TPS screening is not a one-off task. People register and de-register continuously, so your suppression list needs refreshing at least monthly. Services like the DMA's TPS screening tool or third-party compliance platforms automate this.
What Good Compliance Looks Like
A GDPR-compliant B2B prospecting operation has these elements in place:
- A documented LIA covering each category of prospect you contact, reviewed annually
- A prospect-specific privacy notice linked in every first-touch email, covering data sources, processing purposes, and rights
- An opt-out mechanism in every email, with a suppression list that prevents re-contact
- TPS/CTPS screening applied to all phone outreach lists monthly
- Business email verification ensuring no personal addresses are included in automated sequences
- Data retention policy specifying how long prospect data is held and when it is deleted (ICO guidance suggests reviewing after 12-24 months)
- Source documentation recording where each prospect's data was obtained, in case of a subject access request
The Common Overreaction
Some UK B2B sales teams have interpreted GDPR as a blanket ban on cold outreach. It is not. The regulation is designed to protect individuals from intrusive processing of their personal data.
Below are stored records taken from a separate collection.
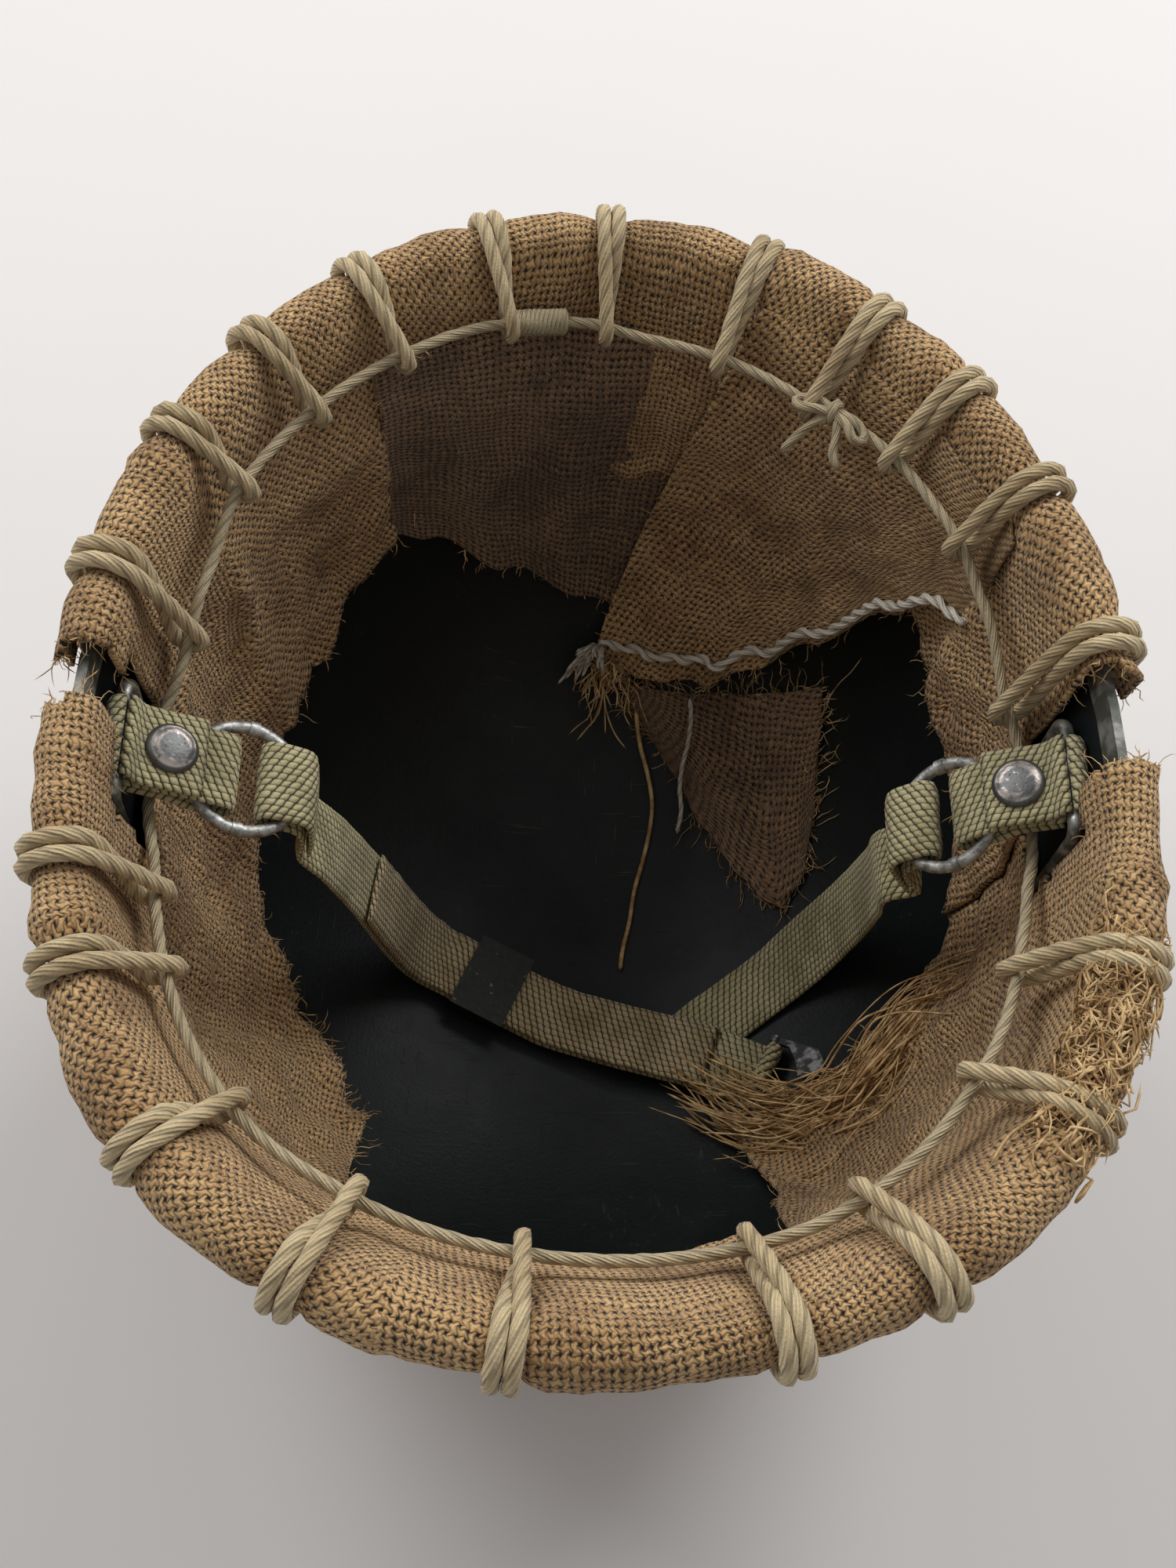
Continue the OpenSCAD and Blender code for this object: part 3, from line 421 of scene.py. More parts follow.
def thicken(piece, thick, softened=0):
    """Gives a sheet its thickness."""
    wall = piece.modifiers.new("thickness", "SOLIDIFY")
    wall.thickness, wall.offset = thick * mm, 0
    if softened:
        soft = piece.modifiers.new("soft", "SUBSURF")
        soft.levels = soft.render_levels = softened


def between_cords(s, a):
    """1 in the middle of a mesh of the net and 0 on its cords."""
    u = s * math.cos(math.radians(a)) / net_pitch + 0.5
    v = s * math.sin(math.radians(a)) / net_pitch + 0.5
    return abs(math.sin(math.pi * u) * math.sin(math.pi * v)) ** 0.8


def pleat(a):
    """A narrow ridge where two gores of the cloth meet."""
    near = min(abs((a - e + 180) % 360 - 180) for e in gore_edges)
    return math.exp(-(near / 1.6) ** 2) - 0.5 * math.exp(-((near - 3.2) / 1.5) ** 2)


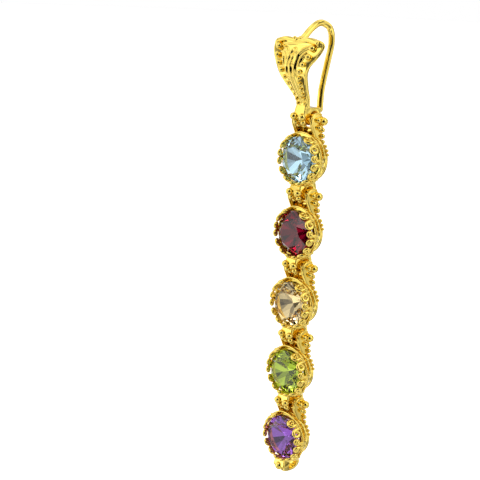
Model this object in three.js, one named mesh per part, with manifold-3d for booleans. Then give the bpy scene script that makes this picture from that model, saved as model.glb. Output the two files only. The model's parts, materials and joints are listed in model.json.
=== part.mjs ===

A relevant, professional email to a business contact at their work address, with a clear opt-out and transparent privacy practices, is exactly the kind of processing the legitimate interest basis was designed to permit.
The teams that get this right treat compliance as a competitive advantage. When a prospect receives a well-targeted, relevant outreach email with a clear privacy notice and easy opt-out, it signals professionalism. When they receive a generic mass email with no unsubscribe link and no explanation of how you got their data, it signals the opposite.
Get the documentation right. Screen your lists. Respect opt-outs. Target relevantly. That is what the law requires, and it is also what good prospecting looks like regardless of regulation.